In diesem Fall Fidelio: Die leider vergessene Olivera Miljakovic als hingebungsvolle Marzelline mit glockenheller Stimme, der klar intonierende Donald Grobe als Jaquino und der spätere Deutsche-Oper-Liebling Barry MacDaniel als 1.Gefangener.
Gwyneth Jones fasziniert mit hinreißender weiblicher Leidenschaft als Leonore, singt emotional überwältigend mit einer Ausdruckskraft, die unübertroffen ist – gequält und triumphierend, eine Stimme, die jede Gefühlsnuance ausdrücken kann. James King als die Inkarnation des Florestan: nachdenklich-reflektierend, aufbegehrend, visionär-schauend mit schier unbegreiflicher Stimm-Macht, zu Tränen rührend, stumm werdend vor der Vollkommenheit sängerischer Perfektion. Gustav Neidlinger gibt einen Pizarro mit schneidiger Artikulation, scharf in den Ansätzen, voluminös im Klang, aggressiv in den traumhaft sicheren Höhen. Josef Greindl: ein Rocco mit bezwingender Emotionalität, als Vater, Schwiegervater, Herrscher-Diener, Mit-Leidender und schuldbewusster „Befreier“; eine grandiose Stimme ohne jeglichen Makel. Martti Talvela als Minister demonstriert brausendes Bass-Singen mit sonorem Timbre, in der Phrasierung von ergreifender Gefühlskraft. Dazu ein Chor mit wunderbarer Differenzierung der so ambivalenten Stimmungen.
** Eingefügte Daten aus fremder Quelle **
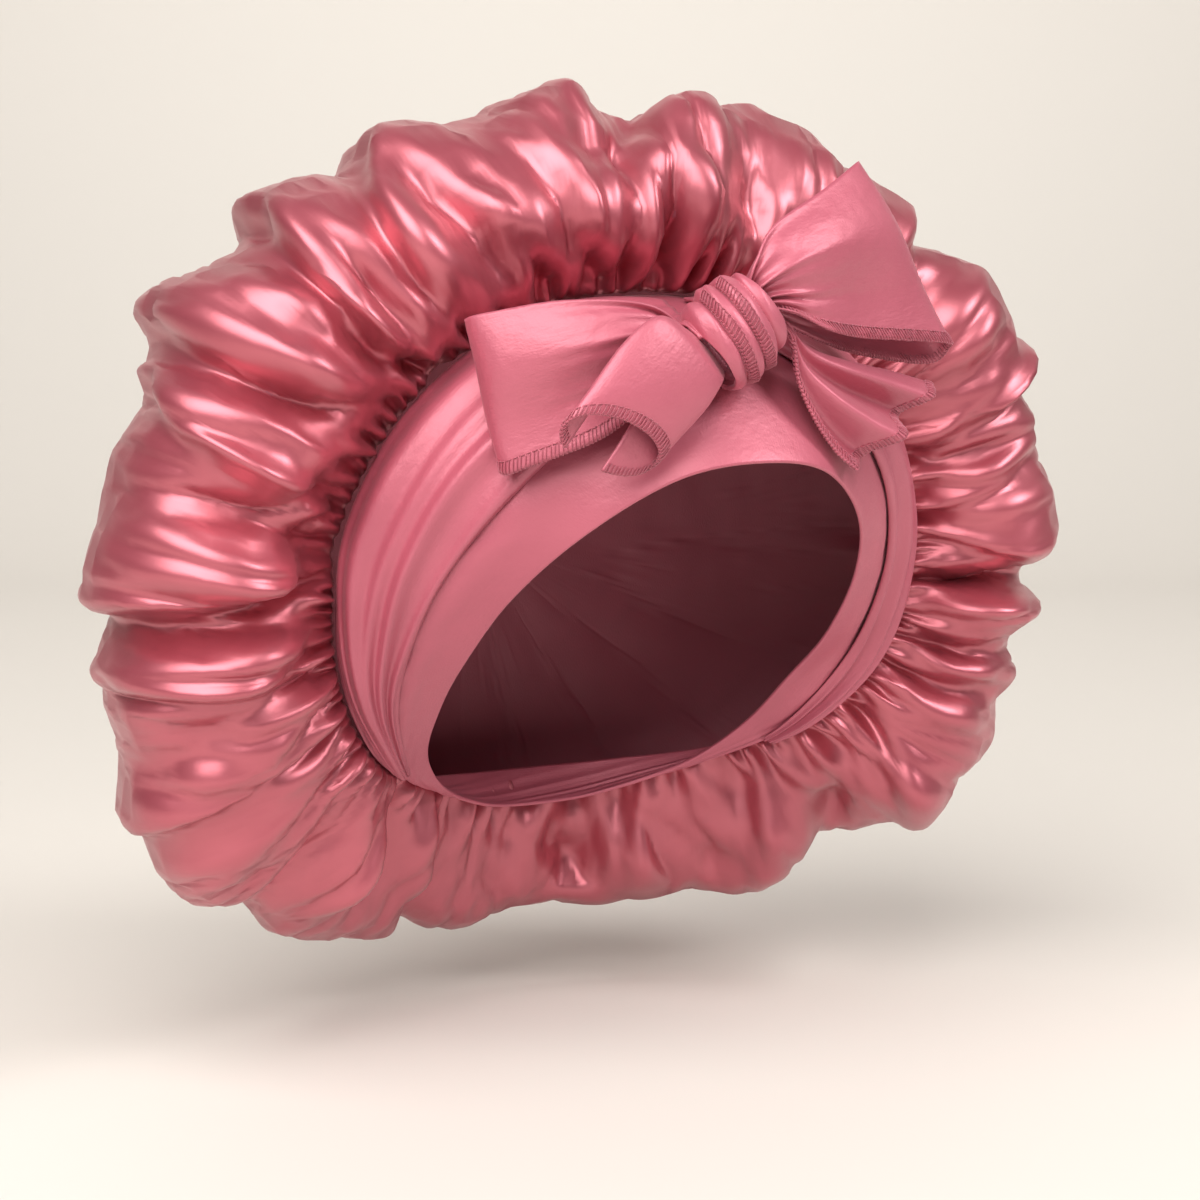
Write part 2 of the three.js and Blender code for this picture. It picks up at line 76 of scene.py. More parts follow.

Auch in der TV-Hör-Qualität wird schier unbegreiflich klar: Solches Singen ist beispiellos, ist nur vergleichbar mit den unvergänglichen Dichtungen Goethes oder den ewiggültigen Bild-Imaginationen eines Van Gogh.
Soweit per TV-Akustik hörbar, ist das wunderbare Orchester der Deutschen Oper Berlin der kongeniale Partner in Sachen musikalischer Umsetzung der Beethoven-Ideen. Karl Böhm dirigiert mit fantastischer Intensität, arbeitet die emotionalen Momente heraus, betont die grandiosen instrumentalen Effekte – und entwickelt einen suggestiv-differenzierten Klang, der totale Ergriffenheit erzeugt.
Gustav Rudolf Sellners Inszenierung setzt auf die ungemein intensive Aussagekraft der Darsteller, erzählt ansonsten eine äußerst platte Geschichte von Gefangenschaft und Gattenliebe – berücksichtigt aber auch das Schicksal der übrigen Gefangenen: Wie auch immer motiviert, jubeln Leonore und Florestan inmitten eines feiernden befreiten Volks.
3Sat verschweigt den Bühnenbildner der Deutschen Oper Berlin Anno 1970, benennt nicht den TV- bzw. Filmregisseur, verzichtet auf die Nennung des offensichtlich genialen Tonmeisters – und kündigt auf ihrer mühsam zu findenden Homepage-Information (in der Kurz-Fassung) den Fidelio als „Mozart-Oper“ an. So ernst nimmt der „Kultur-Kanal“ seine Aufgabe!